### STATED EXERCISE:
Give back exactly the lines that run from the beginning of the entries to the line containing "base_radius = 84; // [80:1:95]", both included, and nothing else.

+++

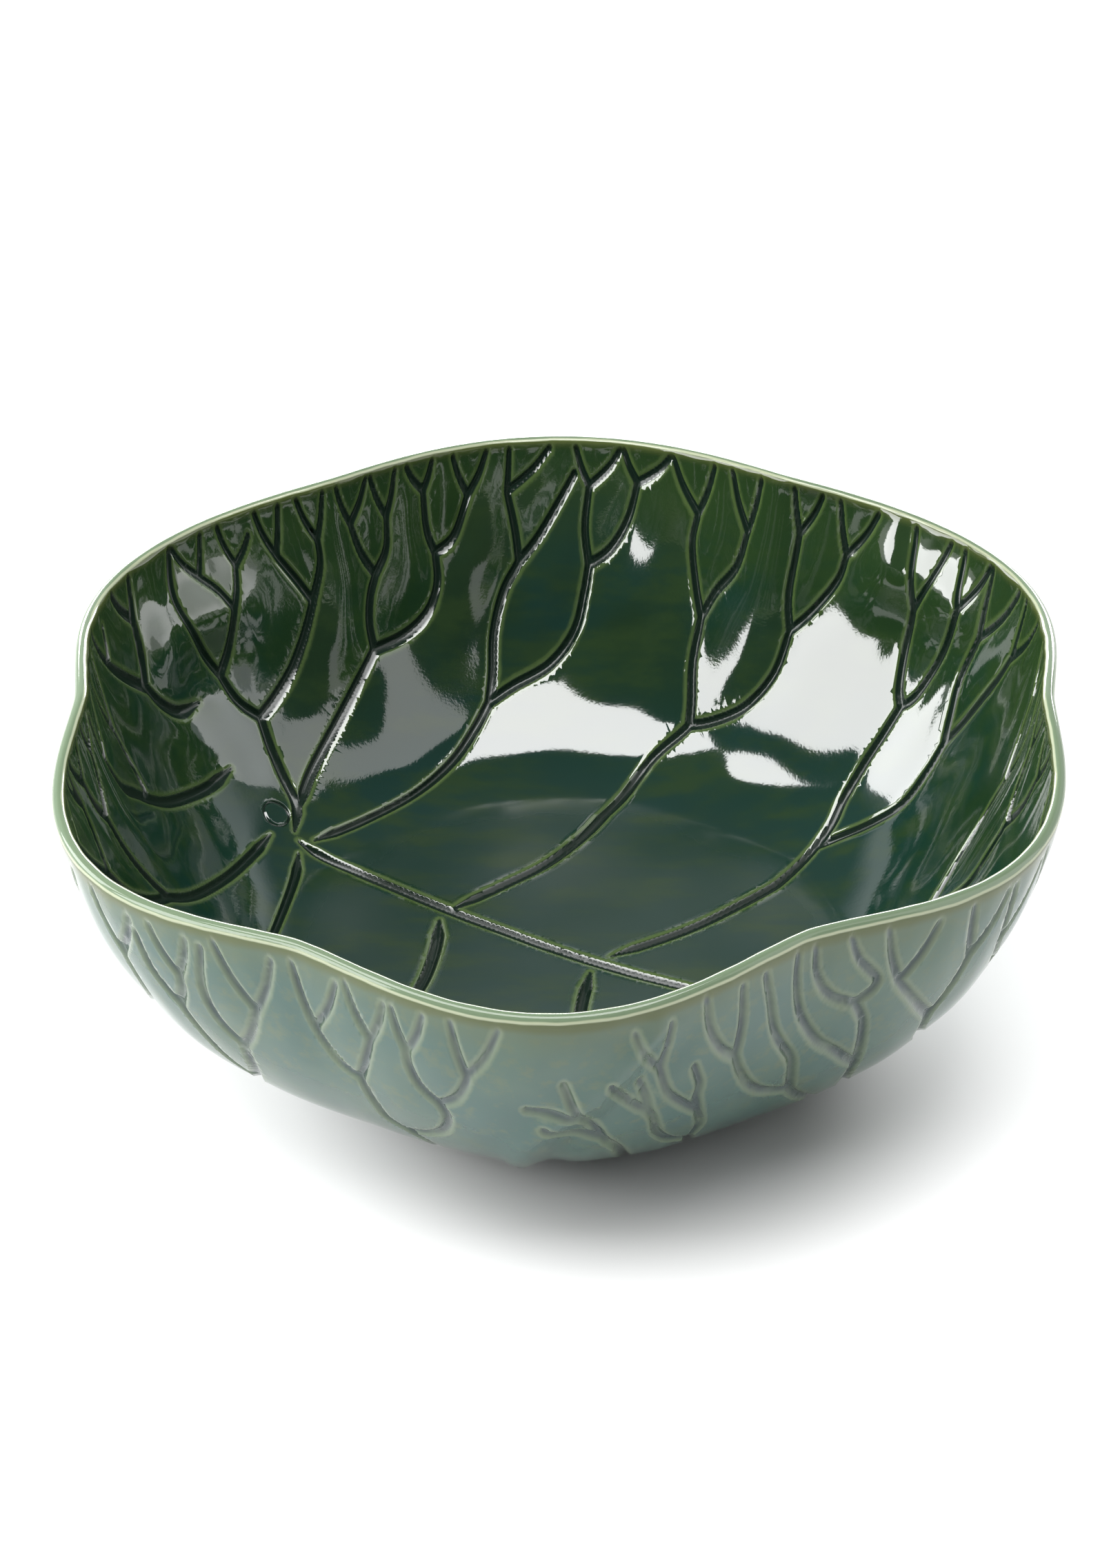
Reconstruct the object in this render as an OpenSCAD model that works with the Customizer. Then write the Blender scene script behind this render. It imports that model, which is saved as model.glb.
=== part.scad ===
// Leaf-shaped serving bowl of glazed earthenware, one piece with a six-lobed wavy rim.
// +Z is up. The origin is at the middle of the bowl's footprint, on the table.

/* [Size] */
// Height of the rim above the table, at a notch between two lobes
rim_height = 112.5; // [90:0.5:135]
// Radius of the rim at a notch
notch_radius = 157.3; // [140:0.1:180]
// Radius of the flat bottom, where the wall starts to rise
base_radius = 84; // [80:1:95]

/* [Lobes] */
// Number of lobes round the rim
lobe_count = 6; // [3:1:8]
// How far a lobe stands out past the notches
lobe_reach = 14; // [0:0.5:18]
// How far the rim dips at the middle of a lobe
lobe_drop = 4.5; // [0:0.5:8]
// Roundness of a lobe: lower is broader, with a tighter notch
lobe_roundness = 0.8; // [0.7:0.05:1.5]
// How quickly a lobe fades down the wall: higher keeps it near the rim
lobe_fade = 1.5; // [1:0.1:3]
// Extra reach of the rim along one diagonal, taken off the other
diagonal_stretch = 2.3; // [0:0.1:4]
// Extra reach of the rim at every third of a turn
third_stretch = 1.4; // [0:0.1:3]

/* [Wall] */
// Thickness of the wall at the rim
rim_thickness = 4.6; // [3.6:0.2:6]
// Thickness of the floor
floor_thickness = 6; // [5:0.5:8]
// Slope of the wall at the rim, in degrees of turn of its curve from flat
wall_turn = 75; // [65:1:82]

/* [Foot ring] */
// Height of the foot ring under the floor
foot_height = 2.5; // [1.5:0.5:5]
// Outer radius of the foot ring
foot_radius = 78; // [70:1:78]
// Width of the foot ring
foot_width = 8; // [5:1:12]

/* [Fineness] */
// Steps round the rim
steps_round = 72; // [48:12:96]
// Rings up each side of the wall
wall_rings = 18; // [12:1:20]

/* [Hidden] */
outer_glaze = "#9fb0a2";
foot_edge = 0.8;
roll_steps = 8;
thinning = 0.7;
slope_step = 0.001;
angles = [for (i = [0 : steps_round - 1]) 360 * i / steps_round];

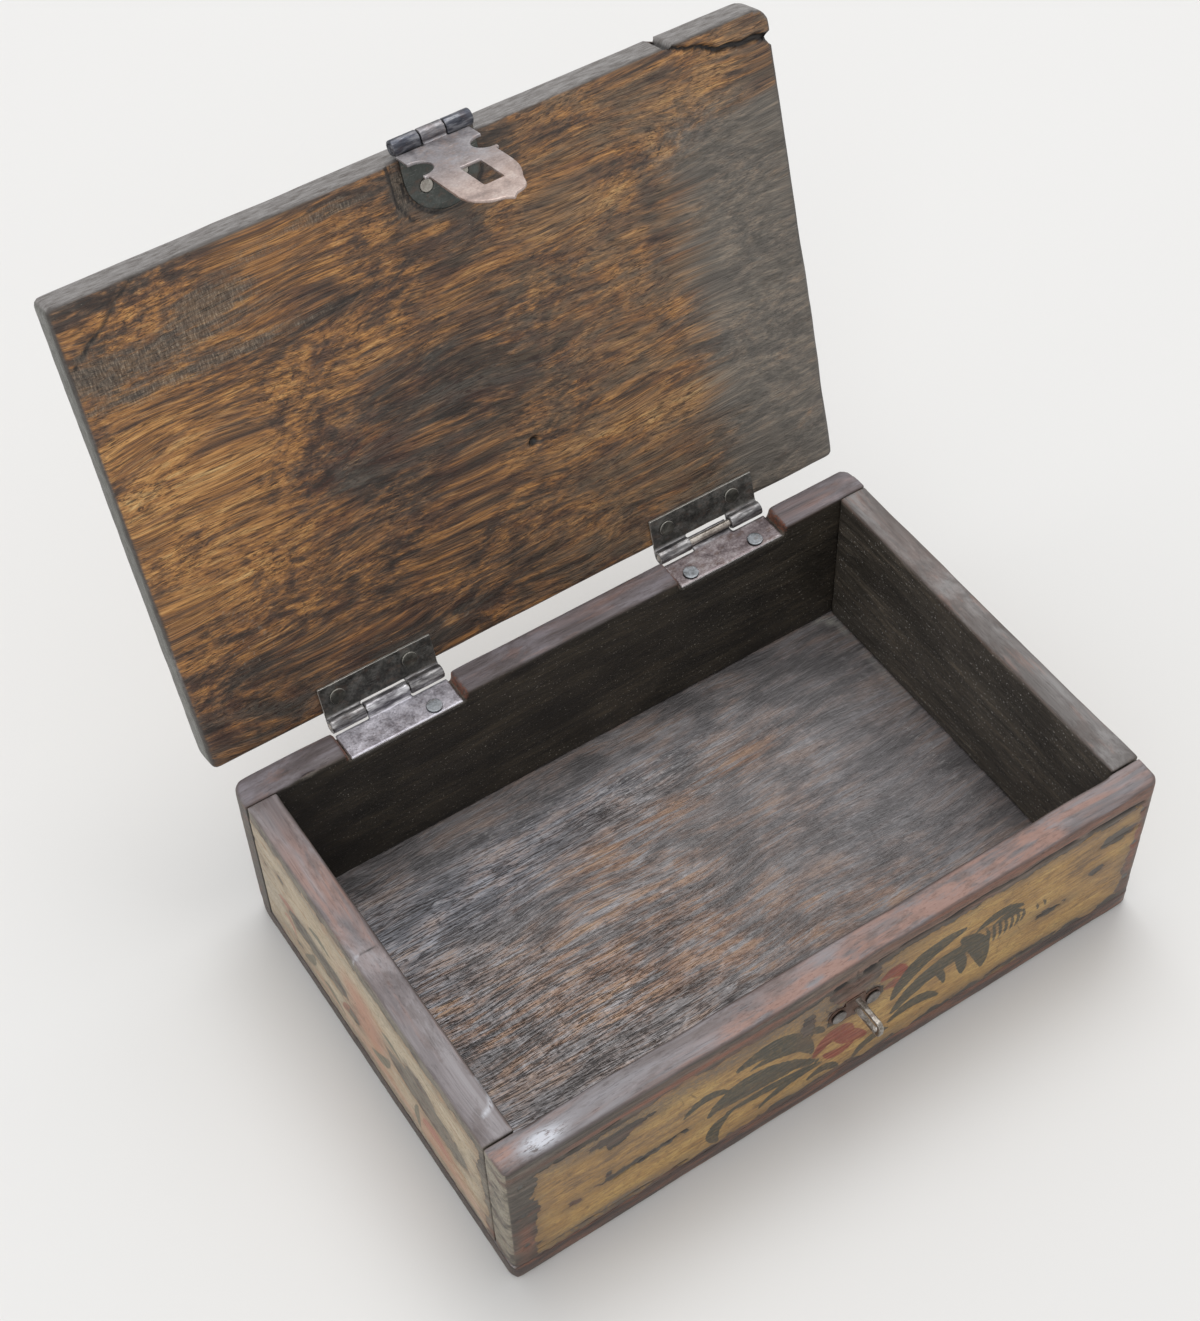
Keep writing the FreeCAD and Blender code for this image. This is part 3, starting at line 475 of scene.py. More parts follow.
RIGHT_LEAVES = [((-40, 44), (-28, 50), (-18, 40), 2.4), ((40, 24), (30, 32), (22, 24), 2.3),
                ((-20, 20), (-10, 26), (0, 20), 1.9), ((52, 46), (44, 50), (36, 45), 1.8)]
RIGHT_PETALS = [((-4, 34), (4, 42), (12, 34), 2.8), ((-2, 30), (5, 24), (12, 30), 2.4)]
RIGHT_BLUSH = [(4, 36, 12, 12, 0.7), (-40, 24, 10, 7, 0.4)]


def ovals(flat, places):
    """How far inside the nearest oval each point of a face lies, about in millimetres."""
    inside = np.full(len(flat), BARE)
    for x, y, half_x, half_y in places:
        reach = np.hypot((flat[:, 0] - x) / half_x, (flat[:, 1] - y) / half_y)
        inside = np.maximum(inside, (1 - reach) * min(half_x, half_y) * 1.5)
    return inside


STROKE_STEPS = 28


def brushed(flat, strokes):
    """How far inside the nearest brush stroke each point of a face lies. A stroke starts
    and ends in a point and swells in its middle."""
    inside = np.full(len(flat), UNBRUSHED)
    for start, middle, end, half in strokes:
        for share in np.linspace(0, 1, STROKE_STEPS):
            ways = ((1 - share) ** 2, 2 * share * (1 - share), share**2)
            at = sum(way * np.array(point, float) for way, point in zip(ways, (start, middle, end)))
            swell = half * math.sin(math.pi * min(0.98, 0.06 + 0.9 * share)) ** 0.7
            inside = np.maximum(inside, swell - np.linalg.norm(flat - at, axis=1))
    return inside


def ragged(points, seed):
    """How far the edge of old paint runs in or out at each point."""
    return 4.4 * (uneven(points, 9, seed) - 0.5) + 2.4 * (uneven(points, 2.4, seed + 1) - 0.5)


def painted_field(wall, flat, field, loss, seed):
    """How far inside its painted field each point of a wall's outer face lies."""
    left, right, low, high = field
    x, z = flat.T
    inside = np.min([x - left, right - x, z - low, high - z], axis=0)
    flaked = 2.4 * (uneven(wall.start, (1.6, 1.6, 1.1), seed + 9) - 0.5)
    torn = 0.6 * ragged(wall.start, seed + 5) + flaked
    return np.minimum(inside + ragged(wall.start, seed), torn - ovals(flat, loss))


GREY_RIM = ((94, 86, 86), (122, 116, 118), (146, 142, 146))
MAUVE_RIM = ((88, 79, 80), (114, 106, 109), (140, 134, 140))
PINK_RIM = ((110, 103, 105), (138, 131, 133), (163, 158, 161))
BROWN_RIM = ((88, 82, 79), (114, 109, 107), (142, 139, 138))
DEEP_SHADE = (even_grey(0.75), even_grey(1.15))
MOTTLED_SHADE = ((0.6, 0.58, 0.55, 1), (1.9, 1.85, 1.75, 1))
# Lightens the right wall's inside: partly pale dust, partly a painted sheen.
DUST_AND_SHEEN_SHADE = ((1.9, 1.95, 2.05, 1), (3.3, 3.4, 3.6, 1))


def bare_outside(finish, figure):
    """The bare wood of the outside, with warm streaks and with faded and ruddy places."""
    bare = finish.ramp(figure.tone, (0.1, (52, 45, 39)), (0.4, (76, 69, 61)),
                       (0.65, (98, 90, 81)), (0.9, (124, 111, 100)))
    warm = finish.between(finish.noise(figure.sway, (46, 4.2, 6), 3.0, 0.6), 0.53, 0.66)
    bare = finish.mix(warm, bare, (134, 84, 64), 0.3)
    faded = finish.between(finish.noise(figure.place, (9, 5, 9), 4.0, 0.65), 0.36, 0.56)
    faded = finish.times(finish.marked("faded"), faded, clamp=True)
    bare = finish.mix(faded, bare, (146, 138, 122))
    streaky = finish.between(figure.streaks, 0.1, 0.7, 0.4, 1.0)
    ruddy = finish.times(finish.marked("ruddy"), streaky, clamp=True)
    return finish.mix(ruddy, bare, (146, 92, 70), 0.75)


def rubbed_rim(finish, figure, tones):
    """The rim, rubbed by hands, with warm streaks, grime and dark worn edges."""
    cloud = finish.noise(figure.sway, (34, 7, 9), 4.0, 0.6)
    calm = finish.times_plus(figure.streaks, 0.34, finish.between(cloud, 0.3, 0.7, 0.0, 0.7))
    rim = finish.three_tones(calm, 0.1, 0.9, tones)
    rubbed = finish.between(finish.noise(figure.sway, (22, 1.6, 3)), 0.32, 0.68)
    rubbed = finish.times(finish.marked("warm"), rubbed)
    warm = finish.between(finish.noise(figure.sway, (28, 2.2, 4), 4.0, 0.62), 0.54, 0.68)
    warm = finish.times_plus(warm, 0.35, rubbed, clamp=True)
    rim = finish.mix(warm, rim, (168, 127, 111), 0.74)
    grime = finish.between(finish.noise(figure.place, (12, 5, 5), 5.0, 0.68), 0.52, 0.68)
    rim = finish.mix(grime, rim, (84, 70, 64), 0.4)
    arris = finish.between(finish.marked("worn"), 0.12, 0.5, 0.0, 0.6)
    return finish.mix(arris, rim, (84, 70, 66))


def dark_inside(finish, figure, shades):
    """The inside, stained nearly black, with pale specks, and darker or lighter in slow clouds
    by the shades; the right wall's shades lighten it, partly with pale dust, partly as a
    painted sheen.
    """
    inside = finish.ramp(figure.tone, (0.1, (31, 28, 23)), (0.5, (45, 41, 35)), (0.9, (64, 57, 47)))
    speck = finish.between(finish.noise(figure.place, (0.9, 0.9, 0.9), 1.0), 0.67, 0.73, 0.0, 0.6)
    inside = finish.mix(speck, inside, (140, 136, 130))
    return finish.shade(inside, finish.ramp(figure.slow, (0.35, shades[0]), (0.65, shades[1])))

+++

### THE ANSWER:
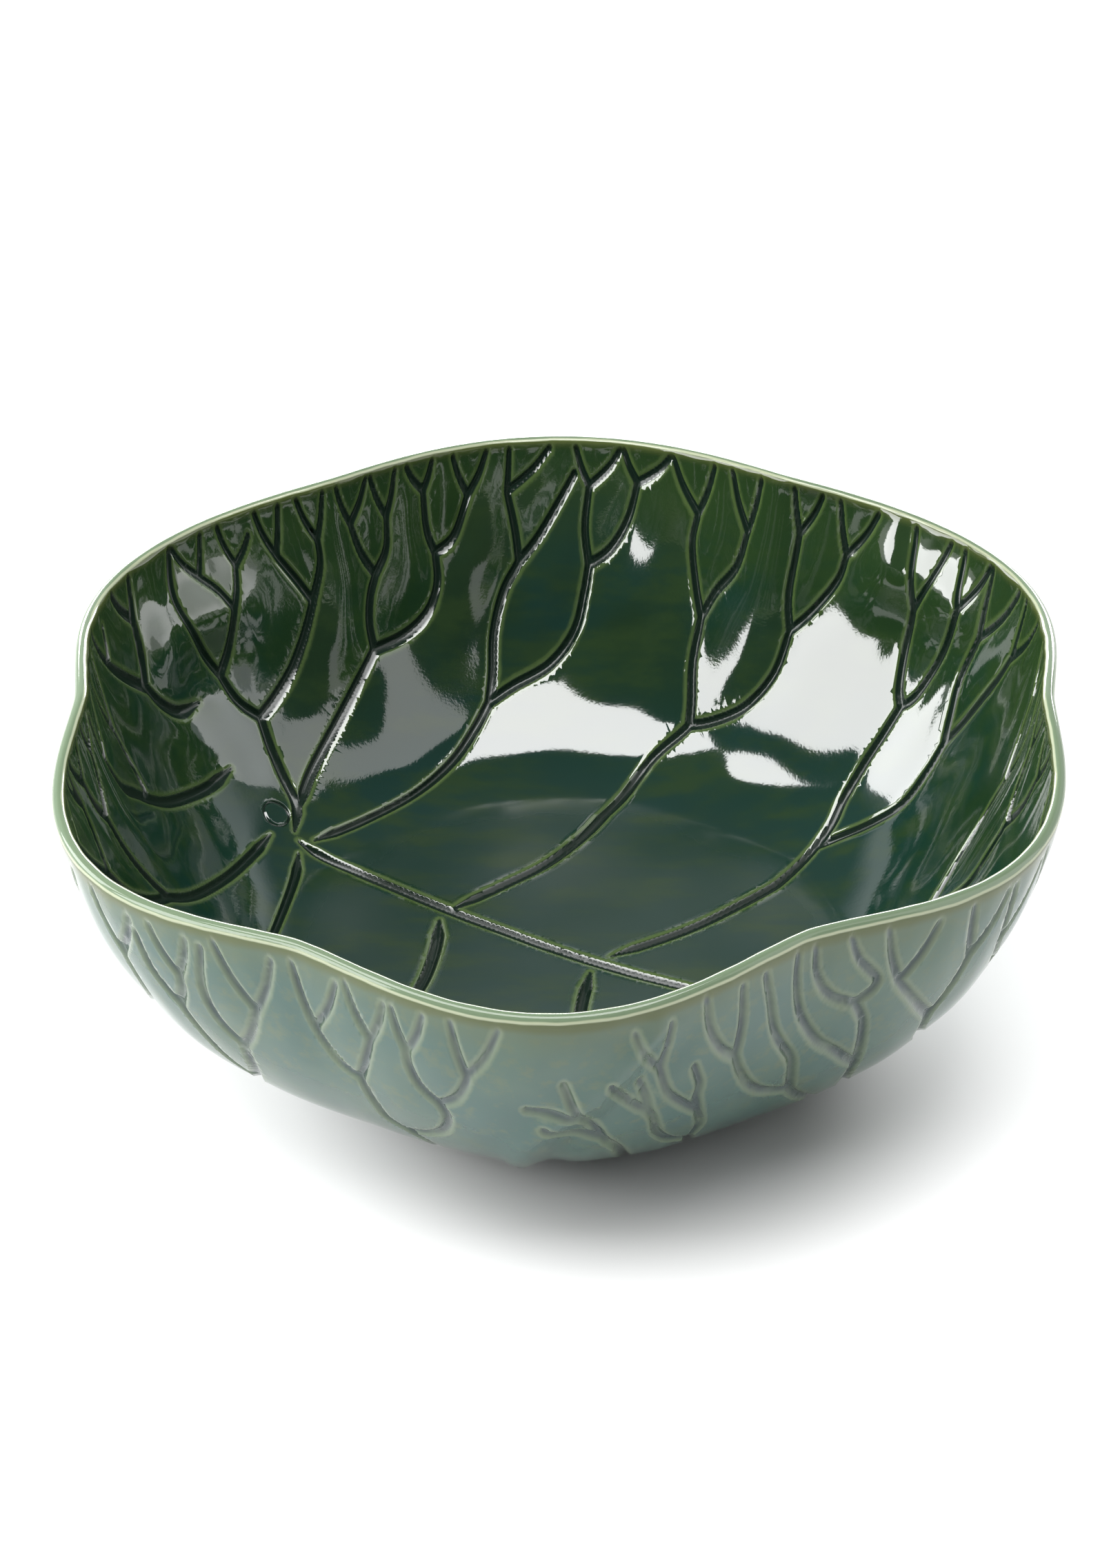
Reconstruct the object in this render as an OpenSCAD model that works with the Customizer. Then write the Blender scene script behind this render. It imports that model, which is saved as model.glb.
=== part.scad ===
// Leaf-shaped serving bowl of glazed earthenware, one piece with a six-lobed wavy rim.
// +Z is up. The origin is at the middle of the bowl's footprint, on the table.

/* [Size] */
// Height of the rim above the table, at a notch between two lobes
rim_height = 112.5; // [90:0.5:135]
// Radius of the rim at a notch
notch_radius = 157.3; // [140:0.1:180]
// Radius of the flat bottom, where the wall starts to rise
base_radius = 84; // [80:1:95]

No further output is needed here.